By this point several more tables had been seated around me in the restaurant, and all of the people sitting at them seemed a lot more fancy and bourgeois than me. The seawater that was puddled in front of me on the table was like a small, salty puddle of shame.

Oyster 4 — Pacific (from Fanny Bay)

The last two oysters came and I felt less intimidated than I did earlier. With the flair of an aficionado I raised the shell to my my mouth, preparing to tip the next one in. Back, back, back my head went until the shell was completely vertical and my elbow was pointed towards the ceiling. I’d tried to shoot it the wrong way out of the shell. My eyes were wide and my cheeks were pink with self-inflicted embarrassment. Sea water dribbled down my chin.

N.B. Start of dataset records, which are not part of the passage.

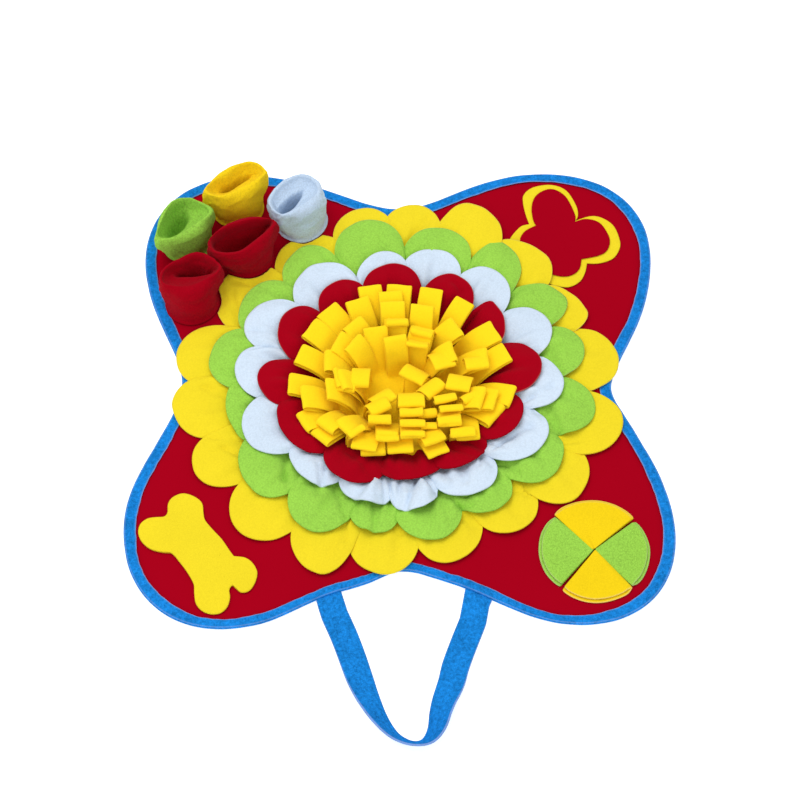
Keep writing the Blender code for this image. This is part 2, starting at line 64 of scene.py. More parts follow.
# The mat's edge: mean reach, waves as (waves per turn, cosine part, sine part), and bulges as
# (bearing, how far, degrees to either side).
EDGE_MEAN = 258.6
EDGE_WAVES = ((1, 0.8, -0.3), (2, -1.6, 0.3), (3, 1.0, 0.0), (4, -56.0, 1.5), (5, 1.9, -0.7))
EDGE_BULGES = (
    (22, 3, 16),
    (76, 5, 17),
    (93, -2.5, 8),
    (140, 3, 24),
    (161.5, -5.5, 12),
    (187, 4.5, 8),
    (199, -4, 8),
    (212, 3.5, 18),
    (243, 2.5, 10),
)
BASE_TOP = 3.0
RIM_TOP = 2.4  # the felt is pressed thinner inside the tape
RIM_BOTTOM = 1.1
RIM_INSET = 1.6
FELT_COLUMNS = 480
FELT_RINGS = 46
FELT_RIPPLE = 0.35
FELT_RIPPLE_SIZE = 70.0

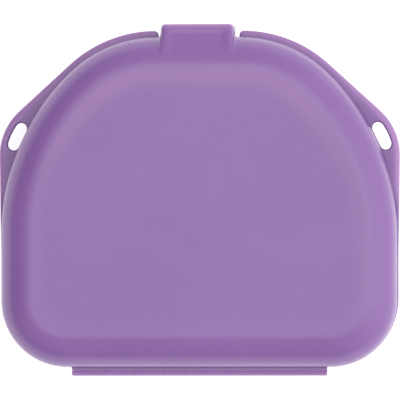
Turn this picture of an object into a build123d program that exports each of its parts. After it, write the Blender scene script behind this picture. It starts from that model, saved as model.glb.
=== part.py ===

As I chewed the gummy Pacific oyster I felt the makings of a (skeptical) Eureka moment, “Did that taste tomato-y, or did I make that up?”

Maybe it was just the viscosity.  The shell was super beautiful. Like a very exaggerated ruffled Lays potato chip.

Oyster 5 — Shigoku

The last oyster was definitely briny, but also tasted kind of like a green bell pepper. Maybe my palette wasn’t a lost cause after all.  After I finished, my lips were burning from all of the salt I’d put past them. I could confidently say the last oysters were my favorites. I knew I’d never never ever doubt the power of champagne mignonette again.

Final impression

While I may never have a reserved seat at the shuckers table, I’ll definitely pay a visit to the oyster bar again. I don’t think they’re my favorite food, but I’m curious to learn more about the nuances of their flavors. People liken the methods of tasting oysters to that of tasting wine, and I can definitely see what they mean. The taste is ever changing and will always surprise you. I look forward to seeing what I taste on my next visit.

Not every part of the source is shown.